Return all of the data exactly as given.

Given material:
──────────

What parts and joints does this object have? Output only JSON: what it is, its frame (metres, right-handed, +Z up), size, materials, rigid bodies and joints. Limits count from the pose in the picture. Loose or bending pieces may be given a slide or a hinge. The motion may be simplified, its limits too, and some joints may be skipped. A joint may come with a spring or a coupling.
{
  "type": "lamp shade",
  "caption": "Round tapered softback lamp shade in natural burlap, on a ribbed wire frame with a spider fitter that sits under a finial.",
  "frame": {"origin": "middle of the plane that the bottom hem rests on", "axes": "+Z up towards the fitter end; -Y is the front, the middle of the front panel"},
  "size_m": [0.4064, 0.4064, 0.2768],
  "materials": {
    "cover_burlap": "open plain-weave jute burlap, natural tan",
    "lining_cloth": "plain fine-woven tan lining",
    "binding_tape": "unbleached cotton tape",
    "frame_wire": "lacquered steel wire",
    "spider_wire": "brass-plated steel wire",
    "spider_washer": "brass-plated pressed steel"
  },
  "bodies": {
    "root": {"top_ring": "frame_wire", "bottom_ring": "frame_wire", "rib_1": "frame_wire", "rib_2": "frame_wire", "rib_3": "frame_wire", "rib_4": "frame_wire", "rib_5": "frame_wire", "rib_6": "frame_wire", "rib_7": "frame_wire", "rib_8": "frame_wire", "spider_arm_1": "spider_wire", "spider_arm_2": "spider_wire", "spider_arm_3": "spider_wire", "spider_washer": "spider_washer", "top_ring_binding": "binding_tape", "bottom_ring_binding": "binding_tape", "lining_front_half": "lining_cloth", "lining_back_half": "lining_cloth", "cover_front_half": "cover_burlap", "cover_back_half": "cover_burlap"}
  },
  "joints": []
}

──────────

Solution for this problem:
What parts and joints does this object have? Output only JSON: what it is, its frame (metres, right-handed, +Z up), size, materials, rigid bodies and joints. Limits count from the pose in the picture. Loose or bending pieces may be given a slide or a hinge. The motion may be simplified, its limits too, and some joints may be skipped. A joint may come with a spring or a coupling.
{
  "type": "lamp shade",
  "caption": "Round tapered softback lamp shade in natural burlap, on a ribbed wire frame with a spider fitter that sits under a finial.",
  "frame": {"origin": "middle of the plane that the bottom hem rests on", "axes": "+Z up towards the fitter end; -Y is the front, the middle of the front panel"},
  "size_m": [0.4064, 0.4064, 0.2768],
  "materials": {
    "cover_burlap": "open plain-weave jute burlap, natural tan",
    "lining_cloth": "plain fine-woven tan lining",
    "binding_tape": "unbleached cotton tape",
    "frame_wire": "lacquered steel wire",
    "spider_wire": "brass-plated steel wire",
    "spider_washer": "brass-plated pressed steel"
  },
  "bodies": {
    "root": {"top_ring": "frame_wire", "bottom_ring": "frame_wire", "rib_1": "frame_wire", "rib_2": "frame_wire", "rib_3": "frame_wire", "rib_4": "frame_wire", "rib_5": "frame_wire", "rib_6": "frame_wire", "rib_7": "frame_wire", "rib_8": "frame_wire", "spider_arm_1": "spider_wire", "spider_arm_2": "spider_wire", "spider_arm_3": "spider_wire", "spider_washer": "spider_washer", "top_ring_binding": "binding_tape", "bottom_ring_binding": "binding_tape", "lining_front_half": "lining_cloth", "lining_back_half": "lining_cloth", "cover_front_half": "cover_burlap", "cover_back_half": "cover_burlap"}
  },
  "joints": []
}